Thema der August-Umfrage war die Entlassung der US-Arbeitsmark-Statistikchefin Erika McEntarfer durch US-Präsident Donald Trump. Viele Teilnehmer des Ökonomen-Barometers werteten diesen Vorgang als beunruhigendes Signal mit möglicherweise fatalen Folgen für die Verlässlichkeit statistischer Wirtschaftsdaten. Denn die US-Daten galten bislang aufgrund ihrer klaren Methodik, der Datenfrequenz, Verfügbarkeit und der politischen Unabhängigkeit als internationaler „Goldstandard“. So bewerten 90 Prozent der im Ökonomen-Barometer befragten Volkswirte die Qualität der US-Daten als gut oder sehr gut. Der Anteil mit „Sehr gut“-Bewertungen ist deutlich höher als bei der Beurteilung der Daten aus Deutschland.

„Bisher gab es kaum Zweifel an der Qualität der volkswirtschaftlichen Daten aus den USA“, erläutert Felix Schmidt, Leitender Volkswirt bei Berenberg. „Dass die Politik nun durch Personalentscheidungen ganz unverblümt in die Unabhängigkeit der Datenbehörden eingreift, gibt Anlass zur Sorge. Denn dadurch wird ein Präzedenzfall geschaffen.“ Auch Tim Krieger von der Uni
Freiburg sieht ein „beunruhigendes Signal“. „Wer die Statistikchefin feuert, weil die Zahlen nicht passen, gefährdet das Vertrauen in unabhängige Wirtschaftsanalysen – und bedient sich dabei Methoden, wie man sie sonst von Autokratien kennt.“ Michael Frenkel von der Otto Beisheim School of Management konstatiert bereits jetzt einen gravierenden Vertrauensverlust und bewertet die Qualität der US-Daten nur noch mit Note vier – ausreichend.

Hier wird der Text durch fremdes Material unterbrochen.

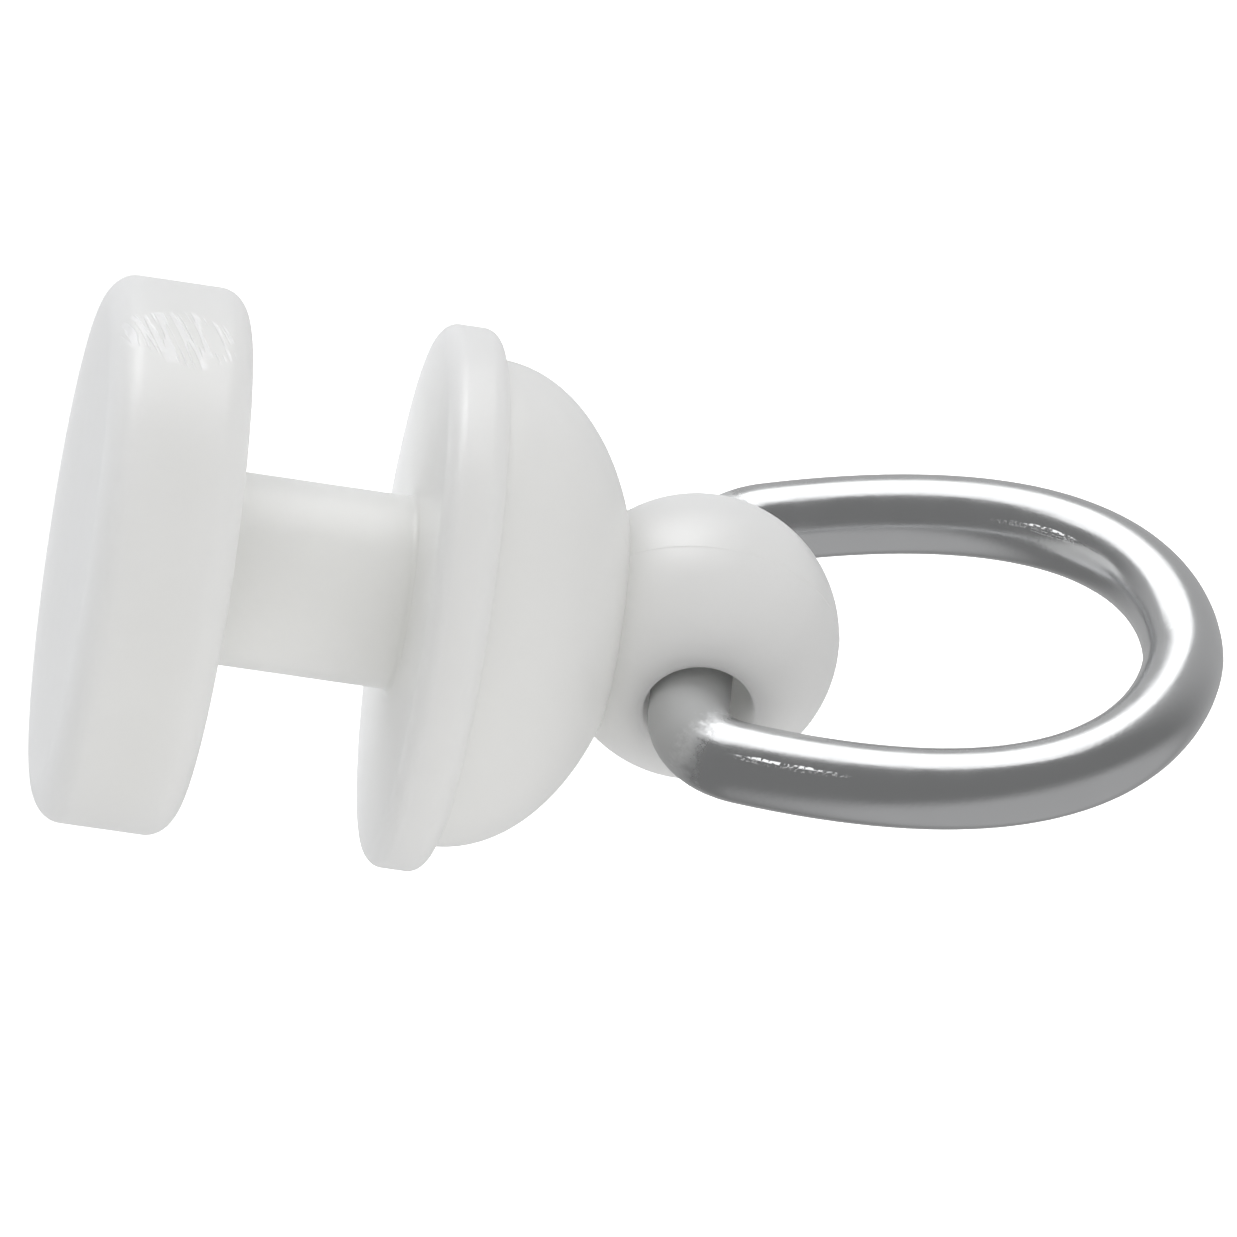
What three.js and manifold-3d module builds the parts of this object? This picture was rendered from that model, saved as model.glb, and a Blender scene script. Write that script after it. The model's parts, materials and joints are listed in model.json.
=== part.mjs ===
// Curtain-track glider: a moulded spool with a bored ball under it, and a wire eye ring that swings in the bore.
// Units are millimetres. +Z runs up the spool's axis, the origin is the centre of the head's top face, and the
// ball's bore lies along X.

import * as THREE from 'three';
import { mergeVertices } from 'three/addons/utils/BufferGeometryUtils.js';
import Module from 'manifold-3d';

// ---- Driving dimensions --------------------------------------------------------------------------------------

const HEAD = {
  radius: 6,
  thickness: 3.12,
  topRound: { across: 0.86, along: 0.66 },
  undersideRound: { across: 0.76, along: 0.64 },
};
const NECK = { radius: 2.12, length: 4.22 };
const FLANGE = {
  radius: 5.97,
  thickness: 1.36,
  topRound: { across: 0.47, along: 0.4 },
  undersideRound: { across: 0.55, along: 0.43 },
};
const DOME = { radius: 5.35, height: 3.62 };
const BALL = { radius: 3.12, centreBelowFlange: 5.15 };
const BORE = { radius: 1.2, mouthRound: 0.1 };

const WIRE = { radius: 0.88, endGap: 0.5 };
const EYE = {
  barHalf: 2.75,          // straight length of wire each side of the bore's middle
  shoulderRadius: 1.73,   // centreline radius of the bend beside the ball
  legSpread: 15.9,        // degrees that each leg leans outward below that bend
  length: 10.6,           // from the bore's axis to the wire's centre at the tip
  legReach: 9.25,         // how far the leg's direction carries down the loop
  tipReach: 0.73,         // how far the tip's crosswise direction carries up the loop
};
const REST = {
  swing: 10.4,            // degrees that the eye hangs off the spool's axis
  skew: 4.66,             // degrees that its bar lies askew in the bore, taking up the play
  shift: 0.115,           // how far it has slid along the bore
};

// ---- Fineness of the facets -----------------------------------------------------------------------------------

const TURN_SEGMENTS = 48;
const CORNER_STEPS = 4;
const DOME_STEPS = 8;
const BALL_STEPS = 11;
const BORE_SEGMENTS = 40;
const MOUTH_STEPS = 3;
const WIRE_SIDES = 16;
const WIRE_STEPS = 108;

// ---- Heights worked out from the driving dimensions --------------------------------------------------------------

const headUnderside = -HEAD.thickness;
const flangeTop = headUnderside - NECK.length;
const flangeUnderside = flangeTop - FLANGE.thickness;
const ballCentre = flangeUnderside - BALL.centreBelowFlange;

const wasm = await Module();
wasm.setup();

function toSolid(geometry) {
  const bare = geometry.clone();
  bare.deleteAttribute('normal');
  bare.deleteAttribute('uv');
  const merged = mergeVertices(bare);
  return new wasm.Manifold(new wasm.Mesh({
    numProp: 3,
    vertProperties: new Float32Array(merged.attributes.position.array),
    triVerts: new Uint32Array(merged.index.array),
  }));
}

function toGeometry(solid) {
  const { vertProperties, triVerts } = solid.getMesh();
  const geometry = new THREE.BufferGeometry();
  geometry.setAttribute('position', new THREE.BufferAttribute(new Float32Array(vertProperties), 3));
  geometry.setIndex(new THREE.BufferAttribute(new Uint32Array(triVerts), 1));
  geometry.computeVertexNormals();
  return geometry;
}

// Points along part of an ellipse in the (radius, height) half-plane. Angles are in degrees, 0 pointing outward and
// 90 up the axis.
function ellipsePoints(centre, across, along, from, to, steps) {
  return Array.from({ length: steps + 1 }, (_, i) => {
    const angle = THREE.MathUtils.degToRad(THREE.MathUtils.lerp(from, to, i / steps));
    const r = centre.x + across * Math.cos(angle);
    return new THREE.Vector2(Math.max(r, 0), centre.y + along * Math.sin(angle));
  });
}

// The rounded corner of a disc's rim: the lower one climbs to the rim, the upper one leaves it.
function lowerCorner(radius, height, { across, along }) {
  const centre = new THREE.Vector2(radius - across, height + along);
  return ellipsePoints(centre, across, along, -90, 0, CORNER_STEPS);
}

function upperCorner(radius, height, { across, along }) {
  const centre = new THREE.Vector2(radius - across, height - along);
  return ellipsePoints(centre, across, along, 0, 90, CORNER_STEPS);
}

// The depth below the flange at which the ball's surface comes out of the dome's.
function valleyDepth() {
  const gap = (depth) => {
    const domeRadius = DOME.radius * Math.sqrt(Math.max(0, 1 - (depth / DOME.height) ** 2));
    const ballRadius = Math.sqrt(Math.max(0, BALL.radius ** 2 - (BALL.centreBelowFlange - depth) ** 2));
    return domeRadius - ballRadius;
  };
  let above = BALL.centreBelowFlange - BALL.radius;
  let below = DOME.height;
  while (below - above > 1e-4) {
    const middle = (above + below) / 2;
    if (gap(middle) > 0) above = middle;
    else below = middle;
  }
  return (above + below) / 2;
}

// The spool's outline, from the ball's lowest point up to the middle of the head's top face.
function spoolOutline() {
  const valley = valleyDepth();
  const ballTop = THREE.MathUtils.radToDeg(Math.asin((BALL.centreBelowFlange - valley) / BALL.radius));
  const domeFoot = THREE.MathUtils.radToDeg(Math.asin(valley / DOME.height));
  const ball = new THREE.Vector2(0, ballCentre);
  const dome = new THREE.Vector2(0, flangeUnderside);
  return [
    ...ellipsePoints(ball, BALL.radius, BALL.radius, -90, ballTop, BALL_STEPS),
    ...ellipsePoints(dome, DOME.radius, DOME.height, -domeFoot, 0, DOME_STEPS).slice(1),
    ...lowerCorner(FLANGE.radius, flangeUnderside, FLANGE.undersideRound),
    ...upperCorner(FLANGE.radius, flangeTop, FLANGE.topRound),
    new THREE.Vector2(NECK.radius, flangeTop),
    new THREE.Vector2(NECK.radius, headUnderside),
    ...lowerCorner(HEAD.radius, headUnderside, HEAD.undersideRound),
    ...upperCorner(HEAD.radius, 0, HEAD.topRound),
    new THREE.Vector2(0, 0),
  ];
}

// One mouth of the bore, as points (radius, distance from the ball's middle): a fillet from the bore's wall out to
// the ball's surface, then a short way on along the tangent there, clear of the ball.
function mouthPoints() {
  const { radius, mouthRound } = BORE;
  const acrossCentre = radius + mouthRound;
  const alongCentre = Math.sqrt((BALL.radius - mouthRound) ** 2 - acrossCentre ** 2);
  const centre = new THREE.Vector2(acrossCentre, alongCentre);
  const meetsBall = THREE.MathUtils.radToDeg(Math.atan2(alongCentre, acrossCentre));
  const fillet = ellipsePoints(centre, mouthRound, mouthRound, 180, meetsBall, MOUTH_STEPS);
  const tangent = new THREE.Vector2(alongCentre, -acrossCentre).setLength(2 * mouthRound);
  return [...fillet, fillet.at(-1).clone().add(tangent)];
}

// The solid that the bore takes out of the ball: a rod with a flared collar at each mouth.
function boreCutter() {
  const reach = 2 * BALL.radius;
  const upper = mouthPoints();
  upper.push(new THREE.Vector2(upper.at(-1).x, reach), new THREE.Vector2(0, reach));
  const lower = upper.map(({ x, y }) => new THREE.Vector2(x, -y)).reverse();
  const cutter = new THREE.LatheGeometry([...lower, ...upper], BORE_SEGMENTS);
  cutter.rotateZ(Math.PI / 2);
  cutter.translate(0, 0, ballCentre);
  return cutter;
}

function gliderBody() {
  const spool = new THREE.LatheGeometry(spoolOutline(), TURN_SEGMENTS);
  spool.rotateX(Math.PI / 2);

  const nylon = new THREE.MeshStandardMaterial({ color: 0xe9e8e2, roughness: 0.42, metalness: 0 });
  const mesh = new THREE.Mesh(toGeometry(toSolid(spool).subtract(toSolid(boreCutter()))), nylon);
  mesh.name = 'glider_body';
  return mesh;
}

// The wire's centreline, drawn flat in XZ with the bore's middle at its origin.
class EyeCentreline extends THREE.Curve {
  constructor(outline) {
    super();
    this.outline = outline;
  }

  getPoint(t, target = new THREE.Vector3()) {
    const { x, y } = this.outline.getPoint(t);
    return target.set(x, 0, y);
  }
}

function eyeOutline() {
  const { barHalf, shoulderRadius, length, legReach, tipReach } = EYE;
  const spread = THREE.MathUtils.degToRad(EYE.legSpread);
  const legTop = new THREE.Vector2(
    barHalf + shoulderRadius * Math.cos(spread),
    shoulderRadius * (Math.sin(spread) - 1),
  );
  const legAim = new THREE.Vector2(Math.sin(spread), -Math.cos(spread)).multiplyScalar(legReach).add(legTop);

  const outline = new THREE.Path();
  outline.moveTo(WIRE.endGap / 2, 0);
  outline.lineTo(barHalf, 0);
  outline.absarc(barHalf, -shoulderRadius, shoulderRadius, Math.PI / 2, spread, true);
  outline.bezierCurveTo(legAim.x, legAim.y, tipReach, -length, 0, -length);
  outline.bezierCurveTo(-tipReach, -length, -legAim.x, legAim.y, -legTop.x, legTop.y);
  outline.absarc(-barHalf, -shoulderRadius, shoulderRadius, Math.PI - spread, Math.PI / 2, true);
  outline.lineTo(-WIRE.endGap / 2, 0);
  return outline;
}

function eyeRing() {
  const section = new THREE.Shape();
  section.absarc(0, 0, WIRE.radius, 0, 2 * Math.PI);

  const wire = new THREE.ExtrudeGeometry(section, {
    steps: WIRE_STEPS,
    curveSegments: WIRE_SIDES / 2,
    extrudePath: new EyeCentreline(eyeOutline()),
  });
  const steel = new THREE.MeshStandardMaterial({ color: 0xb4b6b8, roughness: 0.3, metalness: 1 });
  const mesh = new THREE.Mesh(toGeometry(toSolid(wire)), steel);
  mesh.name = 'eye_ring';
  mesh.position.set(REST.shift, 0, ballCentre);
  mesh.rotation.set(THREE.MathUtils.degToRad(REST.swing), THREE.MathUtils.degToRad(-REST.skew), 0, 'XYZ');
  return mesh;
}

const glider = new THREE.Group();
glider.name = 'curtain_track_glider';
glider.add(gliderBody(), eyeRing());

export default glider;
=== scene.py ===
"""Curtain-track glider: a moulded nylon spool whose bored ball carries a swinging wire eye.

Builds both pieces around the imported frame, with their finishes, a pale stage, soft studio light and a camera.
"""

import json
import math

import bpy
from mathutils import Matrix, Vector


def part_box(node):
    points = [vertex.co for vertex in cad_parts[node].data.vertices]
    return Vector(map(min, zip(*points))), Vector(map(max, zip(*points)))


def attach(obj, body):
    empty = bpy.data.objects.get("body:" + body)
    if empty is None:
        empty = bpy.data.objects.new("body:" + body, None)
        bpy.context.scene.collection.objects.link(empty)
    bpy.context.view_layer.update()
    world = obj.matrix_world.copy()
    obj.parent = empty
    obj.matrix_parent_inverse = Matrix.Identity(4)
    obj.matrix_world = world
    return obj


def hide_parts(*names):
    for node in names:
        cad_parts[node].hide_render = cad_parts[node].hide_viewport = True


bl_info = {
    "name": "Curtain-track glider",
    "version": (1, 0, 0),
    "blender": (4, 5, 0),
    "location": "3D View > Sidebar > Glider",
    "description": "Moulds a curtain-track glider's nylon body, bends its wire eye and sets its stage",
    "category": "Add Mesh",
}

MM = 0.001
MERGE = 1e-7

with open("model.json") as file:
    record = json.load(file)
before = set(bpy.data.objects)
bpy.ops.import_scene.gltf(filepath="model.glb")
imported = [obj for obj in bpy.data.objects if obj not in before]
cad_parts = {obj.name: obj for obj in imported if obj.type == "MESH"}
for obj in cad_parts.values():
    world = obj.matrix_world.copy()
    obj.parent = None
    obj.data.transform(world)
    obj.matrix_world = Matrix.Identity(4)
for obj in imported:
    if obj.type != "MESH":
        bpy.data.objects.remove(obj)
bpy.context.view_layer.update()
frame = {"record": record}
BODY_LOW, BODY_HIGH = (Vector(corner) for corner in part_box("glider_body"))
BORE_MIDDLE = Vector((0, 0, frame["record"]["behaviour"]["joints"][0]["pos_m"][2]))


# ---- What a user would change ----------------------------------------------------------------------------


def length(name, description, default_mm):
    return bpy.props.FloatProperty(
        name=name, description=description, default=default_mm * MM, min=0, unit="LENGTH", precision=5
    )


def angle(name, description, default_degrees):
    return bpy.props.FloatProperty(
        name=name, description=description, default=math.radians(default_degrees), subtype="ANGLE"
    )


def colour(name, description, default):
    return bpy.props.StringProperty(name=name, description=description + ", as sRGB hex", default=default)


class GliderBodySizes(bpy.types.PropertyGroup):
    """Sizes and colours of the moulded body."""

    head_radius: length("Head radius", "Radius of the head that runs in the track", BODY_HIGH.x / MM)
    head_thickness: length("Head thickness", "Height of the head along the axis", 3.12)
    neck_radius: length("Neck radius", "Radius of the neck that passes the track's slot", 2.12)
    neck_length: length("Neck length", "Height of the groove that takes the track's lips", 4.22)
    flange_radius: length("Flange radius", "Radius of the flange under the track's lips", 5.97)
    flange_thickness: length("Flange thickness", "Height of the flange along the axis", 1.36)
    dome_radius: length("Dome radius", "Radius of the dome where it leaves the flange", 5.35)
    dome_height: length("Dome height", "How far the dome would reach below the flange", 3.62)
    ball_radius: length("Ball radius", "Radius of the bored ball", (BORE_MIDDLE.z - BODY_LOW.z) / MM)
    bore_radius: length("Bore radius", "Radius of the hole through the ball", 1.2)
    mouth_round: length("Mouth rounding", "Radius of the rounding at each mouth of the bore", 0.1)
    parting_azimuth: angle("Parting azimuth", "Turn of the mould's parting plane about the axis", 74.7)
    nylon: colour("Nylon", "Colour of the natural nylon", "F2F2F1")
    # this whiter tone is partly the whiter nylon of real rubbing and partly a painted highlight for the light
    # the scuff strokes catch
    nylon_scuff_and_sheen: colour("Scuffed nylon", "Whiter tone where the head's rim is rubbed", "FFFFFF")
    nylon_shade: colour("Nylon in its shaded clouds", "Faintly warmer tone that clouds the nylon", "EFEFED")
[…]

Bei der Beurteilung des Zahlen- und Datenmaterials aus Deutschland zeigen sich die befragten Ökonomen insgesamt zufrieden. Sie loben die Zuverlässigkeit (Manfred Schweren, Privalor AG), sehen jedoch auch noch Luft nach oben.
„Die Daten, die in Deutschland erhoben werden, sind in der Regel von sehr hoher Qualität und sehr verlässlich“, erläutert Berenberg-Volkswirt Schmidt. „Die Datenvielfalt ist jedoch deutlich geringer als beispielsweise in den USA.“

Schwieriger Datenzugang

Dem schließt sich Krieger von der Uni Freiburg an. „Das Statistische Bundesamt macht sehr gute Arbeit“, so Krieger. „Das Problem ist nicht diese Behörde, sondern der schwierige Zugang zu spezielleren Datensätzen selbst für wissenschaftliche
Zwecke durch einen rigiden Datenschutz, politischen Unwillen und föderale Zersplitterung der Datenquellen.“

Volker Nitsch von der TU Darmstadt zufolge entsprechen die Daten aus Deutschland nach Qualität und Verlässlichkeit internationalen Standards. „Verbesserungswürdig ist die Datenverfügbarkeit und -bereitstellung, insbesondere bei Mikrodaten.“ Der Vorwurf, dass Daten aus verschiedenen Gründen – unter anderem wegen Datenschutz – nicht zugänglich seien, taucht mehrfach auf. Nach Einschätzung vieler Teilnehmer wird auch die Ermittlung volkswirtschaftlicher Daten zunehmend schwieriger. ZEW-Experte Friedrich Heinemann sieht hier ein weites Feld, um bessere Methoden und Ausweitungsmöglichkeiten über künstliche Intelligenz voranzutreiben.